Jenkins believed that he could “control things via cell.” According to prosecutors, surveillance video from the parking lot of the Subway restaurant showed the 10-year-old boy on the phone while Legend carried a large bag containing the food orders.
Ivey was also seen on a security camera nearby, prosecutors said, exiting a Food Lion grocery store. She had claimed during an interview with WSOC the day after the incident that she had spoken to both her sons, saying that they insisted on walking home by themselves.
Warner said, “That exchange never happened.” There was no communication between Ivey and her sons before they made their fateful journey across West Hudson Boulevard.
Despite the prosecutors’ charges against both parents, Warner told the court, “I stand here with a heavy heart and can’t image the grief they are experiencing.” After explaining that the 10-year-old boy witnessed his brother’s death after trying to pull him out of the way of the vehicle at the last second, Warner added, “Those children need their parents.”

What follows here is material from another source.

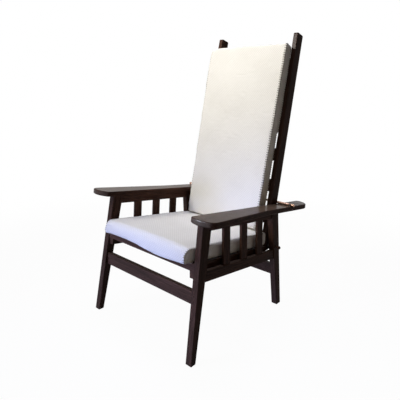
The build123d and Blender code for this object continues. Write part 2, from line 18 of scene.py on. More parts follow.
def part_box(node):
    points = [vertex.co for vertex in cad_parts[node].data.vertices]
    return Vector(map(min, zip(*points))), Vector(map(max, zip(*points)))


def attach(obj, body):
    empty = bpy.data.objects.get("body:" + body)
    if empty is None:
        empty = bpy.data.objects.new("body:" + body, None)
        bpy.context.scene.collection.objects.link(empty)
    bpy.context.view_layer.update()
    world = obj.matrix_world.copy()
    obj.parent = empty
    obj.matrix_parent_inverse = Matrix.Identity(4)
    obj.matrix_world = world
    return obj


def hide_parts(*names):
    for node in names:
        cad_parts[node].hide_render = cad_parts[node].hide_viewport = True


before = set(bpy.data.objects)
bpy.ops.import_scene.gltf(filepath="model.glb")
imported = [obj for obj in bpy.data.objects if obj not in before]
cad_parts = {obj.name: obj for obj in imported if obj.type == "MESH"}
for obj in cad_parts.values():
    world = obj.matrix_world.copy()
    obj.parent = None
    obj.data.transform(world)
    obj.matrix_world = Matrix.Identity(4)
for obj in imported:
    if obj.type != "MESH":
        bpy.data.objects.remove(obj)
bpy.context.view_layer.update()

The driver who hit Legend was not charged and cooperated with the investigation.
District Attorney Travis Page went even further, stating, “There is no prison or punishment worse than a parent living with the knowledge their decision-making and their actions caused the harm of their own child. These parents do not deserve prison—they need mercy, they need grace, and they need a community to support them and other struggling parents in hopes that a tragedy such as this will never happen again.”
Jenkins and Ivey were each given a suspended sentence of 19 to 32 months plus three years of probation after pleading guilty to negligent child abuse. In court, Jenkins told the court, “All I got to say is, long live Legend.”